Does Hyperliquid still dominate DEX perp open interest in 2026?
Yes. By March 2026, Hyperliquid held over 70% of DEX perp open interest and recorded $40.7B in weekly volume. Aster briefly captured close to 70% of market share by volume in September 2025, but Hyperliquid reasserted its position through early 2026.
Is Aster's 1001x leverage safe to use?
At 1001x, a 0.1% adverse price move liquidates your position. The feature exists for traders who understand that and want extreme capital efficiency. For most active traders, leverage at that level carries liquidation risk that makes it unsuitable as a standard tool. Use it only if you fully understand the liquidation mechanics.
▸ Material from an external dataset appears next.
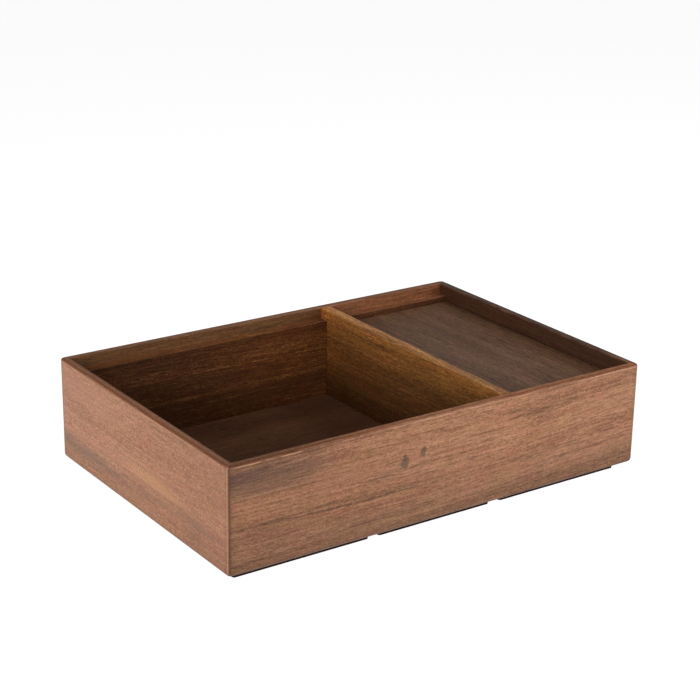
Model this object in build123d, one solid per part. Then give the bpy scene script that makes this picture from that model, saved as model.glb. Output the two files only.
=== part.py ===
from build123d import *
import os

# Rectangular wooden tray with mitred walls, an inner ledge along both long
# sides, a lift-out divider, a lift-out raised board in the narrow
# compartment and rubber grip strips under both long walls.
# Frame: X along the length, Y from front to back, Z up.
# Origin: centre of the footprint, on the surface the grip strips stand on.
# All dimensions in millimetres.

# ---------------------------------------------------------------- dimensions
length = 280.0            # outside, along X
width = 190.0             # outside, along Y
wall_height = 62.0        # height of the wooden walls
wall_t = 5.0              # wall thickness at the rim
rim_outer_r = 1.1         # eased outer edge of the rim
rim_inner_r = 0.5         # eased inner edge of the rim
corner_r = 3.0            # rounded vertical corners
foot_r = 2.7              # rounded outer edge along the bottom

tongue_t = 2.0            # loose tongue in a mitre: thickness
tongue_w = 5.0            # width across the joint
tongue_s = 4.7            # its middle, measured along the mitre from outside
tongue_stop = 10.0        # stopped this far below the rim

strip_h = 2.0             # grip strips under the long walls
strip_w = 8.0
strip_inset = 3.0         # from the outer face of the long wall
strip_spans = [(-135.5, -50.0), (-43.5, 33.0), (40.5, 127.0)]
strip_end_r = 1.6         # rounded ends, in plan
strip_edge_r = 0.35       # rounded lower edge

panel_t = 5.0             # bottom panel, let into a rabbet round the walls
rabbet_d = 2.0            # depth of that rabbet into the wall

ledge_w = 7.0             # ledge boards glued inside the long walls
ledge_depth = 7.0         # ledge below the rim
ledge_edge_r = 0.5        # eased arris of the ledge

divider_x0 = 40.0         # left face of the divider
divider_t = 7.0
divider_edge_r = 0.9      # eased upper edges
dado_d = 2.0              # housings in the ledge boards that locate it
dado_clear = 0.3          # side clearance in a housing
end_clear = 0.3           # end clearance of the divider
foot_clear = 0.4          # gap between the divider and the bottom panel

platform_depth = 10.0     # top of the raised board below the rim
platform_t = 6.0
platform_clear = 0.4      # clearance round the raised board
platform_edge_r = 0.8     # eased upper edges
leg_t = 6.0               # legs under the raised board
leg_inset = 10.0          # from the board's front and back edges
leg_end_inset = 4.0       # from the board's ends

# ------------------------------------------------------------- derived values
z_wood = strip_h
z_rim = z_wood + wall_height
z_floor = z_wood + panel_t
z_ledge = z_rim - ledge_depth
hx, hy = length / 2, width / 2
ix, iy = hx - wall_t, hy - wall_t            # inside faces of the walls
ly = iy - ledge_w                            # inside faces of the ledge boards


def block(x0, x1, y0, y1, z0, z1):
    """Solid block between two opposite corners."""
    return Pos((x0 + x1) / 2, (y0 + y1) / 2, (z0 + z1) / 2) * Box(
        abs(x1 - x0), abs(y1 - y0), abs(z1 - z0)
    )


def prism(points, z0, z1):
    """Vertical prism over a polygon."""
    face = make_face(Polyline(*[(x, y, z0) for x, y in points], close=True))
    return extrude(face, amount=z1 - z0, dir=(0, 0, 1))


def edges_along_y_at(shape, z, tol=1e-3):
    """Straight edges that run along Y at one height."""
    return [
        e
        for e in shape.edges().filter_by(Axis.Y)
        if abs((e @ 0).Z - z) < tol and abs((e @ 1).Z - z) < tol
    ]


# --------------------------------------------------------------- mitred walls
def frame_of_walls():
    """The four walls before they are parted at the mitres: rounded outside all
    round, eased at the rim, with a rabbet for the bottom panel inside."""
    zc = z_wood + wall_height / 2
    ring = Pos(0, 0, zc) * Box(length, width, wall_height)
    ring = fillet(ring.edges().filter_by(Axis.Z), corner_r)
    ring = fillet(ring.faces().sort_by(Axis.Z)[0].edges(), foot_r)
    ring = fillet(ring.faces().sort_by(Axis.Z)[-1].edges(), rim_outer_r)
    ring = ring - block(-ix, ix, -iy, iy, z_wood - 1, z_rim + 1)
    rim = [
        e
        for e in ring.faces().sort_by(Axis.Z)[-1].inner_wires()[0].edges()
    ]
    ring = fillet(rim, rim_inner_r)
    return ring - block(
        -ix - rabbet_d, ix + rabbet_d, -iy - rabbet_d, iy + rabbet_d, z_wood - 1, z_floor
    )


def mitre_zone(along_x, side):
    """Region that one wall may fill: 45 degree cuts at both ends."""
    far, near = 8.0, 20.0
    if along_x:
        pts = [
            (-hx - far, -hy - far),
            (hx + far, -hy - far),
            (hx - near, -hy + near),
            (-hx + near, -hy + near),
        ]
        pts = [(x, -side * y) for x, y in pts]
    else:
        pts = [
            (-hx - far, -hy - far),
            (-hx + near, -hy + near),
            (-hx + near, hy - near),
            (-hx - far, hy + far),
        ]
        pts = [(-side * x, y) for x, y in pts]
    return prism(pts, z_wood - 5, z_rim + 5)


def tongue(sx, sy, clearance=0.0):
    """Loose tongue across the mitre at one corner, stopped below the rim."""
    h = (z_rim - tongue_stop) - z_floor
    t = Box(tongue_t + 2 * clearance, tongue_w + 2 * clearance, h)
    t = Rot(0, 0, 45) * t
    d = tongue_s / 2**0.5
    t = Pos(-hx + d, -hy + d, z_floor + h / 2) * t
    if sx > 0:
        t = mirror(t, about=Plane.YZ)
    if sy > 0:
        t = mirror(t, about=Plane.XZ)
    return t


corners = {
    "front_left": (-1, -1),
    "front_right": (1, -1),
    "back_left": (-1, 1),
    "back_right": (1, 1),
}

parts = {}
walls = frame_of_walls()
for name, along_x, side in (
    ("front_wall", True, -1),
    ("back_wall", True, 1),
    ("left_end_wall", False, -1),
    ("right_end_wall", False, 1),
):
    w = walls & mitre_zone(along_x, side)
    for sx, sy in corners.values():
        if side == (sy if along_x else sx):
            w = w - tongue(sx, sy)
    parts[name] = w

for name, (sx, sy) in corners.items():
    parts[f"{name}_tongue"] = tongue(sx, sy)

# --------------------------------------------------------------- bottom panel
parts["bottom_panel"] = block(
    -ix - rabbet_d, ix + rabbet_d, -iy - rabbet_d, iy + rabbet_d, z_wood, z_floor
)


# --------------------------------------------------------------- ledge boards
def ledge_board(side):
    b = block(-ix, ix, side * ly, side * iy, z_floor, z_ledge)
    arris = [
        e
        for e in b.edges().filter_by(Axis.X)
        if abs((e @ 0).Z - z_ledge) < 1e-3 and abs((e @ 0).Y - side * ly) < 1e-3
    ]
    b = fillet(arris, ledge_edge_r)
    # housing for the divider, open at the top
    return b - block(
        divider_x0 - dado_clear,
        divider_x0 + divider_t + dado_clear,
        side * (ly - 1),
        side * (ly + dado_d),
        z_floor - 1,
        z_ledge + 1,
    )


parts["front_ledge_board"] = ledge_board(-1)
parts["back_ledge_board"] = ledge_board(1)

# -------------------------------------------------------------------- divider
# its shoulders rest on the two ledges and its lower part runs in the housings
upper_y = iy - end_clear
lower_y = ly + dado_d - end_clear
x0, x1 = divider_x0, divider_x0 + divider_t
divider = block(x0, x1, -lower_y, lower_y, z_floor + foot_clear, z_rim)
divider = divider + block(x0, x1, -upper_y, upper_y, z_ledge, z_rim)
divider = fillet(edges_along_y_at(divider, z_rim), divider_edge_r)
parts["divider"] = divider

# --------------------------------------------------------------- raised board
px0 = divider_x0 + divider_t + platform_clear
px1 = ix - platform_clear
py = ly - platform_clear
z_plat = z_rim - platform_depth
board = block(px0, px1, -py, py, z_plat - platform_t, z_plat)
board = fillet(board.faces().sort_by(Axis.Z)[-1].edges(), platform_edge_r)
parts["raised_board"] = board
for side, where in ((-1, "front"), (1, "back")):
    parts[f"raised_board_{where}_leg"] = block(
        px0 + leg_end_inset,
        px1 - leg_end_inset,
        side * (py - leg_inset - leg_t),
        side * (py - leg_inset),
        z_floor,
        z_plat - platform_t,
    )


# ---------------------------------------------------------------- grip strips
def strip(side, xa, xb):
    s = block(
        xa, xb, side * (hy - strip_inset), side * (hy - strip_inset - strip_w), 0, strip_h
    )
    s = fillet(s.edges().filter_by(Axis.Z), strip_end_r)
    return fillet(s.faces().sort_by(Axis.Z)[0].edges(), strip_edge_r)


for side, where in ((-1, "front"), (1, "back")):
    for (xa, xb), pos in zip(strip_spans, ("left", "middle", "right")):
        parts[f"{where}_grip_strip_{pos}"] = strip(side, xa, xb)

# --------------------------------------------------------------------- export
os.makedirs("parts", exist_ok=True)
for name, shape in parts.items():
    solids = shape.solids()
    bb = shape.bounding_box()
    print(
        f"{name:24s} solids {len(solids)} volume {sum(s.volume for s in solids):10.1f}"
        f"  x {bb.min.X:8.2f} {bb.max.X:8.2f}  y {bb.min.Y:8.2f} {bb.max.Y:8.2f}"
        f"  z {bb.min.Z:6.2f} {bb.max.Z:6.2f}"
    )
    assert len(solids) == 1, name
    out = solids[0]
    out.label = name
    export_step(out, f"parts/{name}.step")
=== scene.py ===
import math

import bpy
from mathutils import Matrix, Vector


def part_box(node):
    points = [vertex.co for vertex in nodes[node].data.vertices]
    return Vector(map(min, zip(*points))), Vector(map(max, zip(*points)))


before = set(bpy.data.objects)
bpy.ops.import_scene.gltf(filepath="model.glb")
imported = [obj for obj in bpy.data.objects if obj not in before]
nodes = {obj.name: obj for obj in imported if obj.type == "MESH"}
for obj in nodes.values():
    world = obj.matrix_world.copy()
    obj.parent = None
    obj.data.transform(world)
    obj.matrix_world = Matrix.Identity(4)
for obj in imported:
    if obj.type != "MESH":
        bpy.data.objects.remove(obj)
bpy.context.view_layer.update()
scene = bpy.context.scene
scene.view_settings.view_transform = "Standard"


# ------------------------------------------------------------ shader graphs
class Sock:
    """A node output with arithmetic, so that a shader reads like a formula."""

    def __init__(self, g, s):
        self.g, self.s = g, s

    def __add__(self, o):
        return self.g.math("ADD", self, o)

    __radd__ = __add__

    def __sub__(self, o):
        return self.g.math("SUBTRACT", self, o)

    def __rsub__(self, o):
        return self.g.math("SUBTRACT", o, self)

    def __mul__(self, o):
        return self.g.math("MULTIPLY", self, o)

    __rmul__ = __mul__

    def __truediv__(self, o):
        return self.g.math("DIVIDE", self, o)

    def abs(self):
        return self.g.math("ABSOLUTE", self)

    def sqrt(self):
        return self.g.math("SQRT", self)

    def fract(self):
        return self.g.math("FRACT", self)

    def clamp(self):
        return self.g.math("ADD", self, 0.0, clamp=True)

    def pow(self, o):
        return self.g.math("POWER", self, o)

    def min(self, o):
        return self.g.math("MINIMUM", self, o)

    def max(self, o):
        return self.g.math("MAXIMUM", self, o)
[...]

What makes Lighter different from other ZK rollup DEXs?
Lighter uses custom zk-SNARK circuits specifically designed to prove order matching and liquidations on-chain. It targets 15,000 TPS and 150ms taker latency, with a zero-fee model for retail traders. The LIT token has Robinhood backing, and the team skipped a centralized TGE to prioritize distribution aligned with actual protocol participation rather than exchange allocation.
Can I trade on Hyperliquid without depositing funds to a centralized exchange?
Yes. Hyperliquid is a decentralized protocol. You deposit USDC into Hyperliquid's margin system directly from your own wallet. If you use Stacked Markets as your terminal, Arbitrum USDC bridging is built into the interface - you never need to leave the terminal to fund your account. Stacked Markets itself holds no funds and no keys.
What risk controls does Stacked Markets add for Hyperliquid traders?
Stacked Markets provides configurable leverage caps, notional position limits, halt switches, and circuit breakers for rapid order bursts. Every order uses IOC limit orders with explicit slippage bounds, and the worst-case fill price is shown before the wallet signing prompt appears. These controls are not available in Hyperliquid's native UI.
Which platform is best for trading tokenized US stocks on a DEX?
Aster. It supports tokenized US stocks at up to 100x leverage, which neither Hyperliquid nor Lighter currently matches for equity exposure. If US stock perps are your primary use case, Aster is the most direct option among the three.